Claro que a fama mundial veio com a ficção – em especial com O Nome da Rosa, que se tornou filme de sucesso sob a direção de Jean-Jacques Annaud, tendo Sean Connery como um arguto monge investigador. Mas, nesse momento de perda, é preciso lembrar que, antes disso, a obra de Umberto Eco é a de um grande medievalista e semiólogo.
Em 1962, Eco escreveu Obra Aberta, livro que teria grande repercussão em todo o mundo culto. Sua tese era de que, se toda a obra de arte contém certo grau de polissemia (múltiplos significados), a obra contemporânea buscar indeterminação ainda maior. Sendo, assim, “aberta” a várias interpretações. O paradigma, em literatura, seria a obra de James Joyce, Ulisses e, em especial, Finnegan’s Wake.
Como todo livro muito influente, e às vezes mal lido, também Obra Aberta provocou equívocos. O mais frequente: achar que, já que as obras eram abertas, qualquer interpretação seria possível. Contra o vale-tudo dessa ideia, o próprio Eco escreveu mais tarde Os Limites da Interpretação (1990).

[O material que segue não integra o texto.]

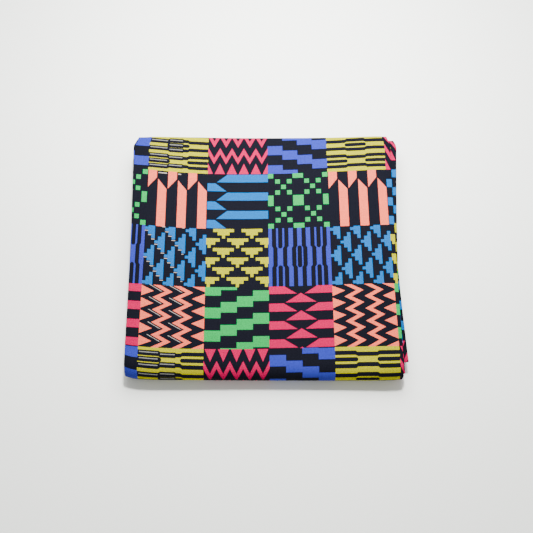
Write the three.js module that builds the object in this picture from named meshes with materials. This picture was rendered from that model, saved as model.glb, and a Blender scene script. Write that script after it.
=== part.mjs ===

Mas o fato é que Eco era um raro dublê de acadêmico interessado no mundo extra-universitário. Assim, alternava obras densamente teóricas, como A Estrutura Ausente (1968), e outras em que se debruçava sobre fatos da sociedade que lhe pareciam merecedores de atenção, como fez em seus Diários Mínimos. Podia ser didático como em Como se Faz uma Tese (1985) e erudito como em Arte e Beleza na Estética Medieval (1987). Era, sobretudo, bem-humorado, não se levava tão a sério e escrevia com clareza brutal. Manteve durante muitos anos uma badalada coluna na revista semanal L’Espresso, que era uma delícia de ler.
E, dessa forma, parecia mais ou menos inevitável que um dia fosse tentado pela ficção. O que ninguém poderia prever, e certamente ele menos ainda, é que faria o sucesso global com O Nome da Rosa.
Entenda-se. O livro, apesar da trama policial, nada tem de fácil e evidente. À maneira de história de Sherlock Holmes, um monge, William de Baskerville, é convocado para desvendar uma série de crimes num mosteiro medieval. Como móvel do crime, um suposto texto de Aristóteles sobre o riso. E, entre os personagens soturnos, um monge cego, chamado de Jorge. Alusão clara a Jorge Luis Borges, o escritor argentino fanático por labirintos, bibliotecas e tramas intrincadas.
Além disso, embutida na trama, todo o saber do medievalista sobre aquele mundo que descrevia. E trechos inteiros em latim…e sem tradução. Era desafiador. Mas, por uma vez, e talvez cansado das facilidades, o leitor procurou esse livro que o deixava sem rumo em muitas passagens, mas era compensador no final. Virou filme, e de muito sucesso também, com a história expurgada de suas passagens mais eruditas.
O fato é que, com O Nome da Rosa, Eco havia inventado uma espécie de suspense erudito. Retoma a narratividade do romance, emprega muitas vezes a fórmula do policial (quem cometeu o crime? Como encontrar o criminoso?), expediente que sempre agradou o público. E, através desse formato, introduzia o leitor a temas que julgava oportunos e interessantes. Além do anátema ao riso de O Nome da Rosa (1980), trabalhou com as teorias conspiratórias em O Pêndulo de Foucault (1988), os paradoxos do tempo em A Ilha do Dia Anterior (1994),o imaginário medieval em Baudolino (2000), a memória e a cultura popular moderna em A Misteriosa Chama da Rainha Loana (2004), as raízes do antissemitismo em O Cemitério de Praga 2011), o jornalismo contemporâneo em O Número Zero (2015).
Sua obra ficcional teve este outro caráter importante para a literatura – o regresso à narratividade. Como estudioso da literatura e semiólogo, Eco havia entendido que, com Finnegan’s Wake, o enigmático romance de Joyce, a vanguarda havia atingido uma fronteira impossível de transpor. O caminho, dali para frente, seria o da volta à narração, ao fascínio intemporal das histórias bem contadas, que reuniam homens em volta das fogueiras para ouvir relatos épicos e fez um sucesso que atravessa séculos com os contos de Sherazade nas Mil e uma Noites.
Com o arsenal teórico acumulado na primeira parte da sua carreira, Eco desenvolveu uma carpintaria sólida para a segunda, sua trajetória de ficcionista. O que escrevia é madeira de lei, feita para durar, e ele não se deprimia com o rebaixamento de nível intelectual do mundo contemporâneo. O negócio era continuar a escrever, dizia. Vai fazer falta. Mas muita falta mesmo.